* _SOURCE MATERIAL_:
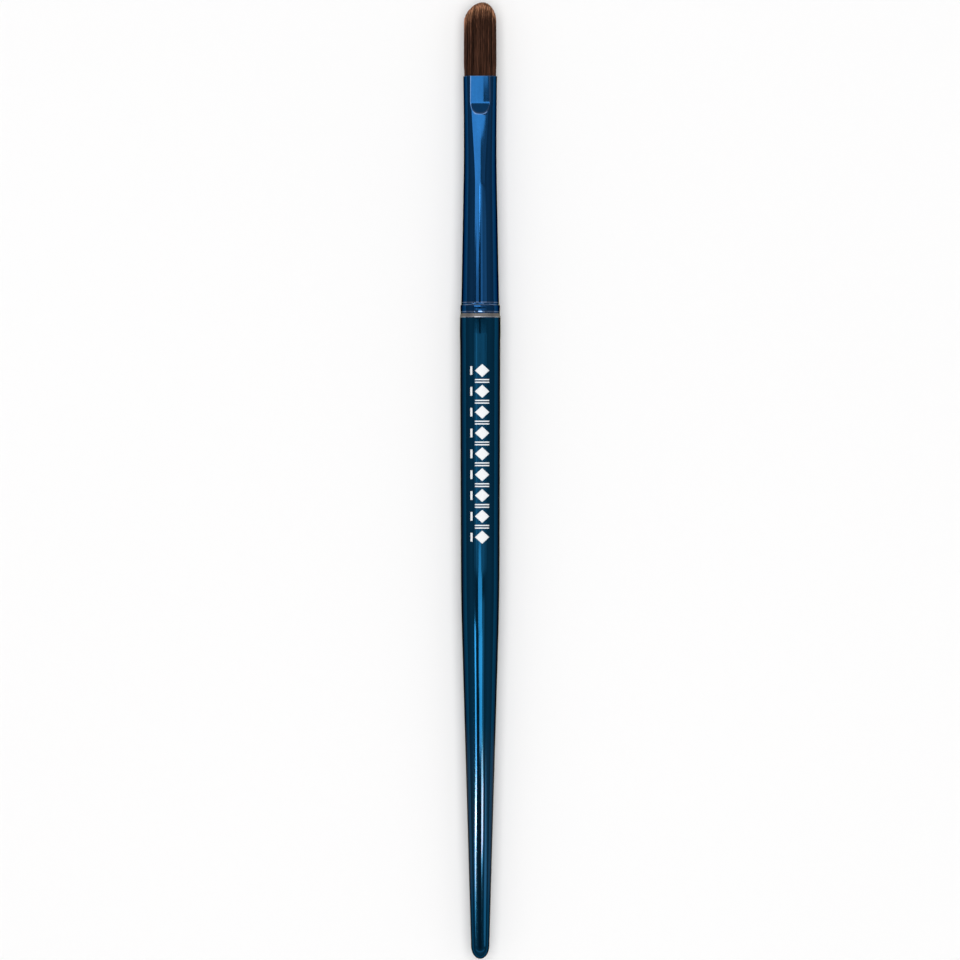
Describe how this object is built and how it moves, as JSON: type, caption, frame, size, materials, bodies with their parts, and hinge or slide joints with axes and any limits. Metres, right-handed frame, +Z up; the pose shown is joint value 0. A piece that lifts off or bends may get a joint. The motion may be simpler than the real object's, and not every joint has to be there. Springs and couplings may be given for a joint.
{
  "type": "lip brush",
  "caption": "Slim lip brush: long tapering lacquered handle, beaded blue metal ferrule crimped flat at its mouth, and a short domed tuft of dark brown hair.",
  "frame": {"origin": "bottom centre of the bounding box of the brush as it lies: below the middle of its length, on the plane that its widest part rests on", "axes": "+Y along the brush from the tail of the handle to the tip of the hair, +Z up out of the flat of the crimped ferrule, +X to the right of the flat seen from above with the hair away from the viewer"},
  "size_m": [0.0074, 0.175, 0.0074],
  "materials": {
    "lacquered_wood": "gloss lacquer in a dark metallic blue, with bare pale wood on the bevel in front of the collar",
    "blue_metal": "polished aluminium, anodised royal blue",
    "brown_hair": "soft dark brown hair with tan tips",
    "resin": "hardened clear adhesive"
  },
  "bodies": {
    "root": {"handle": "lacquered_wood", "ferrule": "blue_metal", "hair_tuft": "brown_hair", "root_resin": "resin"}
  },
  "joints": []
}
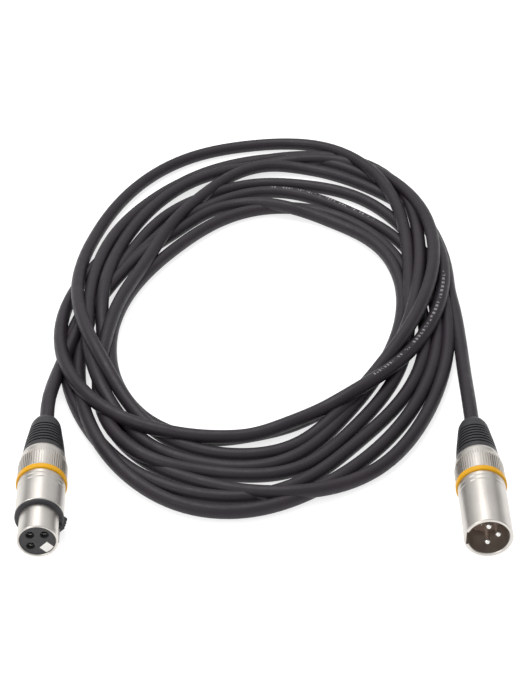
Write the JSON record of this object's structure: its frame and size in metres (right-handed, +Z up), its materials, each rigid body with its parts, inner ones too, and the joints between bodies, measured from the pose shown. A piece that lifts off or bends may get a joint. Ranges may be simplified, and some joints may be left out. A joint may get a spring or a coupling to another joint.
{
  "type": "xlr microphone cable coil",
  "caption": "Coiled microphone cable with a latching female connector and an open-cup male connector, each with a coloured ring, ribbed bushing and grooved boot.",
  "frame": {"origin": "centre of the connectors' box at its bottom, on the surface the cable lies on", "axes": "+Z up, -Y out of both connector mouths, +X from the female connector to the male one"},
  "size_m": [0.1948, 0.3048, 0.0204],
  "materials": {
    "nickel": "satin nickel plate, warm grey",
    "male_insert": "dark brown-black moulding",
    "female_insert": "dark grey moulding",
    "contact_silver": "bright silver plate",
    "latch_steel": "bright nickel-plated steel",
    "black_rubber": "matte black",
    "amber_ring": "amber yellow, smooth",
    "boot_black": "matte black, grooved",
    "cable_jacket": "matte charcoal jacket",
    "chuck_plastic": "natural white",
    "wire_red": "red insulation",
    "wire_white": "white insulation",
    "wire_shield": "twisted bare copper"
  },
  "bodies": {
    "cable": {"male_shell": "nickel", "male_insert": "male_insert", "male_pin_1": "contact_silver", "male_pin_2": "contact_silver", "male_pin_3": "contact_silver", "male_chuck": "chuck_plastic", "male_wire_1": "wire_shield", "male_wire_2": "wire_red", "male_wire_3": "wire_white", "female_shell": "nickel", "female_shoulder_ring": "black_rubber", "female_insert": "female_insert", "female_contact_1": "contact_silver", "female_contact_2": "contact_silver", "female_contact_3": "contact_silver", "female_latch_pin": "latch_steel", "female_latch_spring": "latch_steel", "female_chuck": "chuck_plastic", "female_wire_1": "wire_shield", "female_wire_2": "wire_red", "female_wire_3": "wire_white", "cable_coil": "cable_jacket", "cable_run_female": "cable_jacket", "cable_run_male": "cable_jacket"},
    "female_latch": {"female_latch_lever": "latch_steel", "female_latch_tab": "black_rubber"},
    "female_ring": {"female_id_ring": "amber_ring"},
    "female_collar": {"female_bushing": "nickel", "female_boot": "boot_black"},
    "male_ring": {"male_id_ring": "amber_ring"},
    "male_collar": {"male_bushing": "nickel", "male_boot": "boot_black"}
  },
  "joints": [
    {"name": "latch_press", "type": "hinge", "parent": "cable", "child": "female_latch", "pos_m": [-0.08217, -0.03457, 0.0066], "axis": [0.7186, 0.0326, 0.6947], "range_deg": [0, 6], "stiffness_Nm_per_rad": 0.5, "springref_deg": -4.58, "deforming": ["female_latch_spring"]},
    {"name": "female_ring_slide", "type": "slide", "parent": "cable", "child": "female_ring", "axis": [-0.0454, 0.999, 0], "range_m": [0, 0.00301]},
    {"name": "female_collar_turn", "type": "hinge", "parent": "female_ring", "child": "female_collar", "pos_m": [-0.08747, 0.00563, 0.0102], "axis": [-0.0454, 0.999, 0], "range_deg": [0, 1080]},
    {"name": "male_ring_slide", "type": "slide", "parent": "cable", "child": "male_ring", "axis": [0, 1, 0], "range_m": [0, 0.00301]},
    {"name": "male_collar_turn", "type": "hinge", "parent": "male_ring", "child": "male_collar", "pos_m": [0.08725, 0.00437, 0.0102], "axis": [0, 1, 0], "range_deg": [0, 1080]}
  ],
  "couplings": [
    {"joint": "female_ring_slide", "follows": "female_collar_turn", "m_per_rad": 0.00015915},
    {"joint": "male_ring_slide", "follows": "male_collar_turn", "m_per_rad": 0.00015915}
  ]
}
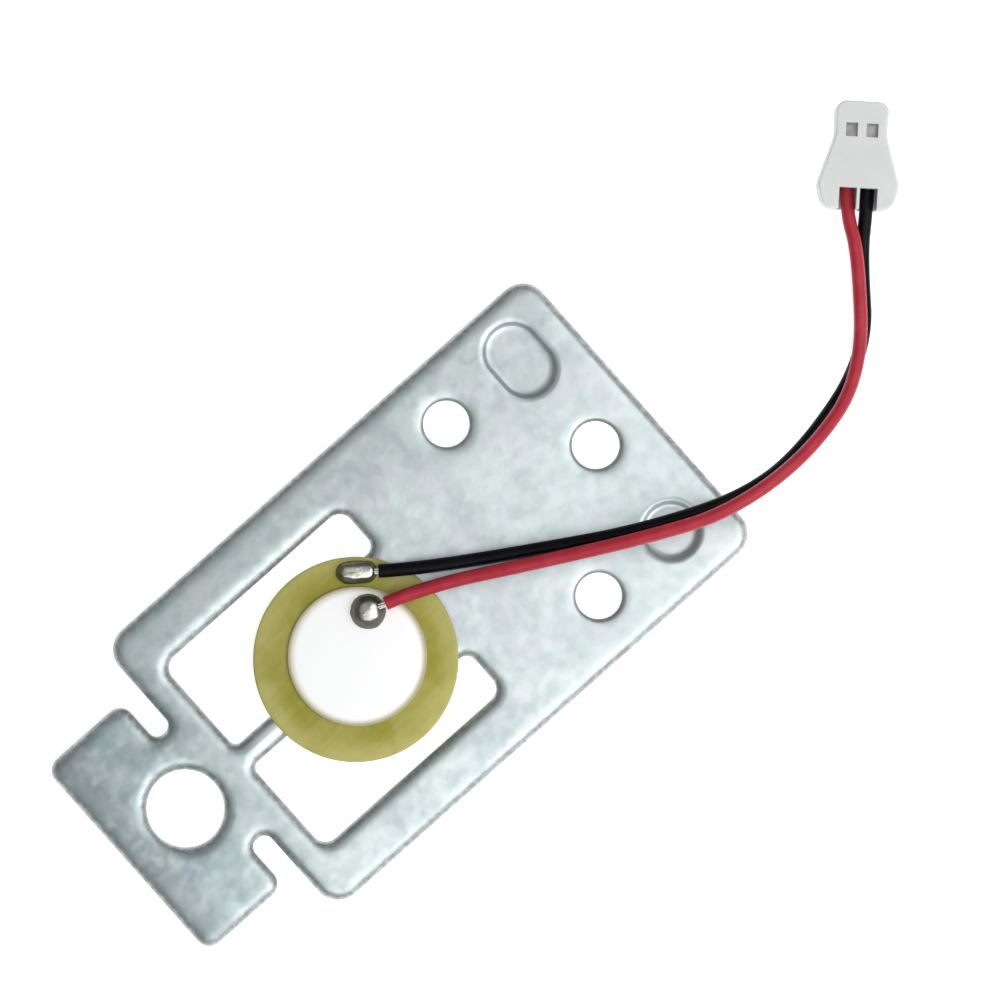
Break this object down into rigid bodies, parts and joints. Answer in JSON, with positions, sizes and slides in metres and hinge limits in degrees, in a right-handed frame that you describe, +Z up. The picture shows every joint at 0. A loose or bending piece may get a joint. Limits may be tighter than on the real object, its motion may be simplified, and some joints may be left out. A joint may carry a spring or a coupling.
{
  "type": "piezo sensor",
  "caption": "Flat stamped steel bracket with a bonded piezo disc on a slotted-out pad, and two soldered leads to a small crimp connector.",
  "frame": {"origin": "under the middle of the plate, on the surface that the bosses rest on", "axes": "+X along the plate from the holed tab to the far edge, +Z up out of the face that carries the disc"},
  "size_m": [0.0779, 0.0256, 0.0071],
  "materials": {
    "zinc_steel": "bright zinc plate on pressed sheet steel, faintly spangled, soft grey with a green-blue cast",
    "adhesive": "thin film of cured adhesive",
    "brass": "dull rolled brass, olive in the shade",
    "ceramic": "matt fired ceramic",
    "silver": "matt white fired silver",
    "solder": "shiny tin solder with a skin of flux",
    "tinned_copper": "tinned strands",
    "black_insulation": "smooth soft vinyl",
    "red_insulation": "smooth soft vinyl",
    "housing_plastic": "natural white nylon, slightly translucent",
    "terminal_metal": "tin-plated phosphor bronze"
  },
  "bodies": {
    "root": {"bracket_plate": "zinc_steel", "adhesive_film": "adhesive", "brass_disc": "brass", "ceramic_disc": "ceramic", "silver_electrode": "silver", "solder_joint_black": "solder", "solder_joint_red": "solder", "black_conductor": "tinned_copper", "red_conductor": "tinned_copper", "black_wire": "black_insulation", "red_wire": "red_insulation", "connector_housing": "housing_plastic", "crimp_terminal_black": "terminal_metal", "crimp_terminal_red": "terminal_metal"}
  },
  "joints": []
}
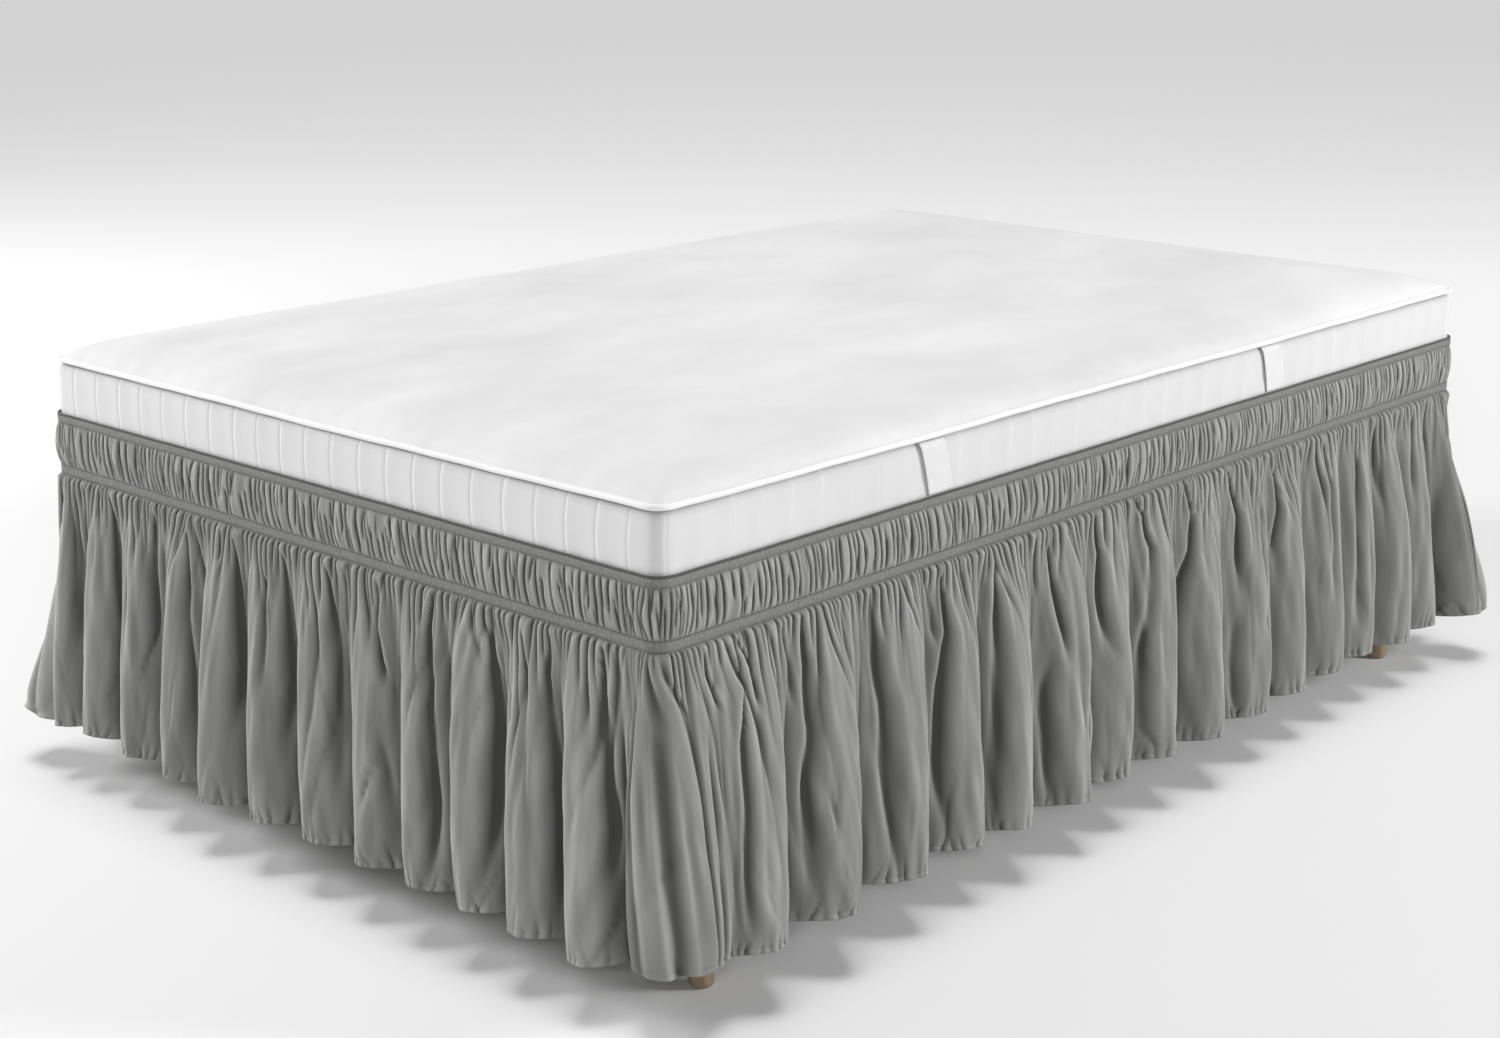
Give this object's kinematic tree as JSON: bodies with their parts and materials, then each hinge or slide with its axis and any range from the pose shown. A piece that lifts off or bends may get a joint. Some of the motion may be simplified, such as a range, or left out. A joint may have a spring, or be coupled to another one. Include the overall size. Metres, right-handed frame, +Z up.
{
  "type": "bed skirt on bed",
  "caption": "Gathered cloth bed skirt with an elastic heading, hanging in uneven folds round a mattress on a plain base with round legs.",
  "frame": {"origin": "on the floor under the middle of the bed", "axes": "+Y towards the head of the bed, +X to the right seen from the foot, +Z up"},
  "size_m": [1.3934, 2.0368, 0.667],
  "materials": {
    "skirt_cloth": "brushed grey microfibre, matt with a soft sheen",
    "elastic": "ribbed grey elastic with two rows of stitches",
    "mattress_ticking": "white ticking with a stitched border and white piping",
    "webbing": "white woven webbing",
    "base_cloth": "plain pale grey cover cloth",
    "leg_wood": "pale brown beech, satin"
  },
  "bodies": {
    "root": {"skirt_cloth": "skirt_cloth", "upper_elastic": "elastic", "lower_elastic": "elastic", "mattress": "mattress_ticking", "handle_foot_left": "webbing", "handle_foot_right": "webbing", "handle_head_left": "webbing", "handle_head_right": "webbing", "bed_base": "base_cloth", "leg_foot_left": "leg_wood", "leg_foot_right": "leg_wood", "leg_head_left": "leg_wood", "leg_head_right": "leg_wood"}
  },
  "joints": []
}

* _WRITTEN INSTRUCTION_: Exactly reproduce the lines that run from the line with "Give this object's" through the last line of the records, inclusive.

* _SOLUTION_:
Give this object's kinematic tree as JSON: bodies with their parts and materials, then each hinge or slide with its axis and any range from the pose shown. A piece that lifts off or bends may get a joint. Some of the motion may be simplified, such as a range, or left out. A joint may have a spring, or be coupled to another one. Include the overall size. Metres, right-handed frame, +Z up.
{
  "type": "bed skirt on bed",
  "caption": "Gathered cloth bed skirt with an elastic heading, hanging in uneven folds round a mattress on a plain base with round legs.",
  "frame": {"origin": "on the floor under the middle of the bed", "axes": "+Y towards the head of the bed, +X to the right seen from the foot, +Z up"},
  "size_m": [1.3934, 2.0368, 0.667],
  "materials": {
    "skirt_cloth": "brushed grey microfibre, matt with a soft sheen",
    "elastic": "ribbed grey elastic with two rows of stitches",
    "mattress_ticking": "white ticking with a stitched border and white piping",
    "webbing": "white woven webbing",
    "base_cloth": "plain pale grey cover cloth",
    "leg_wood": "pale brown beech, satin"
  },
  "bodies": {
    "root": {"skirt_cloth": "skirt_cloth", "upper_elastic": "elastic", "lower_elastic": "elastic", "mattress": "mattress_ticking", "handle_foot_left": "webbing", "handle_foot_right": "webbing", "handle_head_left": "webbing", "handle_head_right": "webbing", "bed_base": "base_cloth", "leg_foot_left": "leg_wood", "leg_foot_right": "leg_wood", "leg_head_left": "leg_wood", "leg_head_right": "leg_wood"}
  },
  "joints": []
}